Some have suggested that PVID simply use ground water to irrigate the valley. In 1985, Ralph Scott, a geologist with the California Department of Water Resources stated that Potter Valley has a fractured aquifer, (Potter Valley is geologically referred to as a "pull apart valley" which is formed by a fault), where no ground water pool can form because of a tectonically ruptured rock base.

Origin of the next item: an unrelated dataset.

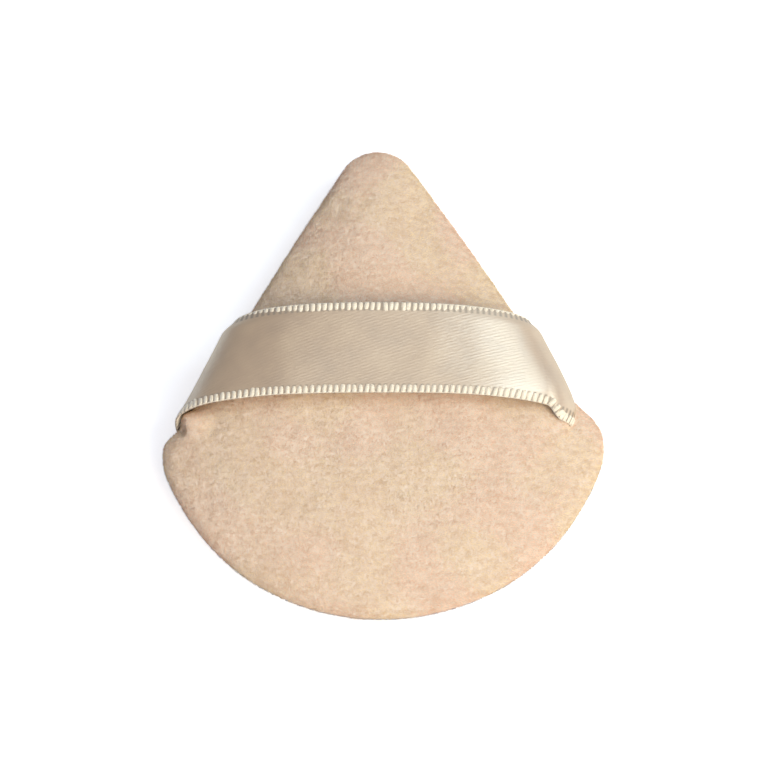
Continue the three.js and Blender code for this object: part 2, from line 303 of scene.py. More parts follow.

Today PVID provides irrigation water for 390 farmers irrigating within the PVID boundary of 6,900 acres of land. PVID delivers water to our customers via a series of gravity fed canals. The system has 16 miles of main canals and 18 miles of secondary laterals. To date, 9,700 feet of open ditch main canals and 19,520 feet of open ditch secondary laterals have been put into pipe. Potter Valley farmers have built 33 water storage ponds that can hold approximately 650 acre feet of water delivered by PVID. The main crops irrigated in Potter Valley include pastures for grazing cattle and hay production, pear orchards, wine grape vineyards, row crops, nurseries and a few sheep, horse and goat farms. On average, taking the last 20 years of water sales, we have sold 16,545 acre feet of water per year with a maximum during this time period of 21,508 acre feet and a minimum of 11,631 acre feet. The amount required varies yearly due to weather conditions.
As mentioned in the section titled History of the Potter Valley Project, PG&E diverts water from the Eel River under a hydroelectric license granted by the Federal Energy Regulatory Commission. The license was reissued in 1983 with several amendments requiring studies to be completed. After 27 years the impacts of the final license amendment, completed in 2004, are still being analyzed. The flows through the Potter Valley Project have been reduced by over 33% from those allowed in 1983. Because of the protracted license amendment proceeding, to protect the water supply available for existing customers, PVID has a moratorium in place precluding new land annexations into PVID's boundaries.